Intervention de Nicole Belloubet

Commission d'enquête Souveraineté numérique — Réunion du 3 septembre 2019 à 9h30
Audition de Mme Nicole Belloubet ministre de la justice

Nicole Belloubet, garde des sceaux :

Pour ce qui concerne la coexistence de sanctions administratives et pénales, nous devons faire preuve d'exemplarité - c'est l'objet de la sanction pénale - et nous devons respecter des règles juridiques, notamment le principe non bis in idem. Le Conseil constitutionnel a rendu des décisions importantes - je pense notamment à sa jurisprudence lors de l'affaire Cahuzac - et admis sous certaines conditions deux types de sanctions pour des faits identiques qui relevaient de deux ordres juridiques différents. Dans le sujet qui nous occupe, tel est le cas et la double sanction pourrait donc jouer.

Quant à la CNIL, j'ai conscience de la modestie de ses effectifs, mais aussi de ses efforts considérables de réorganisation et d'adaptation. Des postes supplémentaires lui ont été octroyés pour faire face à ses nouvelles missions : entre 2010 et 2019, ses membres sont passés de 140 à 208. Son budget est passé de 14 à 18 millions d'euros. Le nombre des agents des structures comparables aux Pays-Bas et en Allemagne est similaire, tandis qu'au Royaume-Uni il atteint presque 700.

Sur la crainte d'une justice prédictive, il faut s'arc-bouter sur l'office même du juge et sur la question de l'individualisation des décisions qui garantit l'indépendance de la justice.
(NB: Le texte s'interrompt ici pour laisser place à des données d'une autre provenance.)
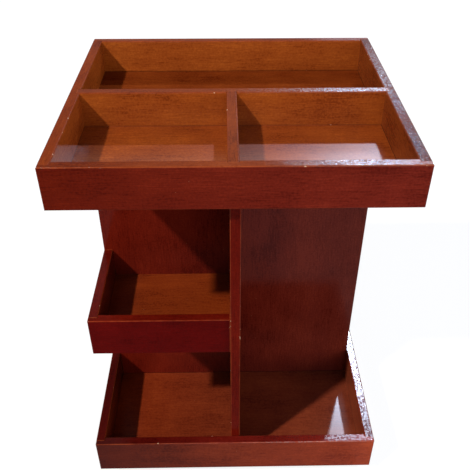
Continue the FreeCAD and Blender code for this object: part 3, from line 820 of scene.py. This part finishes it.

Pour autant, il ne faut pas se priver d'éléments d'aide à la décision, tels les barèmes relatifs aux pensions alimentaires, notamment.

Par ailleurs, depuis la loi de 2016 pour une République numérique confortée par la loi de réforme de la justice de mars dernier, nous devons mettre à disposition en open data l'ensemble des décisions de justice, ce qui pourrait conduire des opérateurs privés à construire des banques de données ou des logiciels permettant de déterminer les chambres octroyant les meilleures indemnités. Lors de l'élaboration de cet open data, nous serons très vigilants sur ce point.

Enfin, aucun « partenariat » en tant que tel n'a été établi avec les Gafam, mais nous avons, bien sûr, un patrimoine applicatif qui s'est constitué au fur et à mesure - Microsoft, pour les postes de travail -, avec le souci de la double source et des solutions alternatives libres. Pour des raisons de sécurité, nous hébergeons chez nous nos données, et avec le concours et la vigilance de l'Anssi.